» Exercise requirements:
Go through the lines below. Copy those with "materials".

>>>>>

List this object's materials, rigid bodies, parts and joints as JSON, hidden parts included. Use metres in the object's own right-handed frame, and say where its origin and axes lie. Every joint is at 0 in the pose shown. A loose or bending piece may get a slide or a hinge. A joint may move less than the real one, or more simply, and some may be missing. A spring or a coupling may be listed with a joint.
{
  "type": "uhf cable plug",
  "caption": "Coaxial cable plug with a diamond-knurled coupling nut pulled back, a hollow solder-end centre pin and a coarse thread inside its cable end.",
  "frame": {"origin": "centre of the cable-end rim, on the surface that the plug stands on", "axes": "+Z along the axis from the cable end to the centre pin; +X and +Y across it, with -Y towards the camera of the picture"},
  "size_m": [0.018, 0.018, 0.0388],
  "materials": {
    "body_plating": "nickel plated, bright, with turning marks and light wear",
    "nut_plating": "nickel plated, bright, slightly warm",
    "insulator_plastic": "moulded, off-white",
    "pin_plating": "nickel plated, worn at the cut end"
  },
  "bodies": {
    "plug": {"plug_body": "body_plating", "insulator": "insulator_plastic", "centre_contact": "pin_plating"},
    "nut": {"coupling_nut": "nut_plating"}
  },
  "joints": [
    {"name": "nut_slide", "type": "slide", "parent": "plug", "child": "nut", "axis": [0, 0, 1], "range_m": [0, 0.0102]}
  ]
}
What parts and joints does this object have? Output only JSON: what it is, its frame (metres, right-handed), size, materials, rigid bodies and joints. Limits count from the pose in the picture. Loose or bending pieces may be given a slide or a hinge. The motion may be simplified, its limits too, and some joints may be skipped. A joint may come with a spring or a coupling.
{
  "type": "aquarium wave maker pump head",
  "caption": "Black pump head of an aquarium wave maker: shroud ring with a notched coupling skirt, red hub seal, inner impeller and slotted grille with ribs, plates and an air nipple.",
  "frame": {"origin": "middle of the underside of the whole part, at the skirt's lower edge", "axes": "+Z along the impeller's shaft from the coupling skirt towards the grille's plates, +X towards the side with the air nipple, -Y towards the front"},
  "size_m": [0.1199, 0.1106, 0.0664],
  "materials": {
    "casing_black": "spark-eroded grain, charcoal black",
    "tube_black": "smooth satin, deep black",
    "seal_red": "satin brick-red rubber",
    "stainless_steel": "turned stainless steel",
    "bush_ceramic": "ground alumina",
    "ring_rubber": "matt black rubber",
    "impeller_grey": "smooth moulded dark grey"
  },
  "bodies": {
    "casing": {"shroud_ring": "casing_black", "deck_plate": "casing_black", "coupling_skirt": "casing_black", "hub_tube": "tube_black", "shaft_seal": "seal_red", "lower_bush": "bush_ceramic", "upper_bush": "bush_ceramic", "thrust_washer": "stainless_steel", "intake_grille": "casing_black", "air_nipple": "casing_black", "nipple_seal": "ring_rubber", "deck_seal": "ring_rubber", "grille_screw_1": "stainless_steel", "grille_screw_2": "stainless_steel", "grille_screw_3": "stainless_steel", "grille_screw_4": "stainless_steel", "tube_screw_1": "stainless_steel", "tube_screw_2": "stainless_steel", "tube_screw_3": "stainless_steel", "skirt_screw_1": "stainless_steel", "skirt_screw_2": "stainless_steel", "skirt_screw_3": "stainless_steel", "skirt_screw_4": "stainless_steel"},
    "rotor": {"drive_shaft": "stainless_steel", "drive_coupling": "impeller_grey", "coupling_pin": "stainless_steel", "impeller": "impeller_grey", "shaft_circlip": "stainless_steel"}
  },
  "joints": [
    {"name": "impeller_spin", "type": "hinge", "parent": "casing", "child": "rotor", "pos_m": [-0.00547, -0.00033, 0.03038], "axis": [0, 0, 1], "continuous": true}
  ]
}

<<<<<

» Exercise solution:
List this object's materials, rigid bodies, parts and joints as JSON, hidden parts included. Use metres in the object's own right-handed frame, and say where its origin and axes lie. Every joint is at 0 in the pose shown. A loose or bending piece may get a slide or a hinge. A joint may move less than the real one, or more simply, and some may be missing. A spring or a coupling may be listed with a joint.
  "materials": {
What parts and joints does this object have? Output only JSON: what it is, its frame (metres, right-handed), size, materials, rigid bodies and joints. Limits count from the pose in the picture. Loose or bending pieces may be given a slide or a hinge. The motion may be simplified, its limits too, and some joints may be skipped. A joint may come with a spring or a coupling.
  "materials": {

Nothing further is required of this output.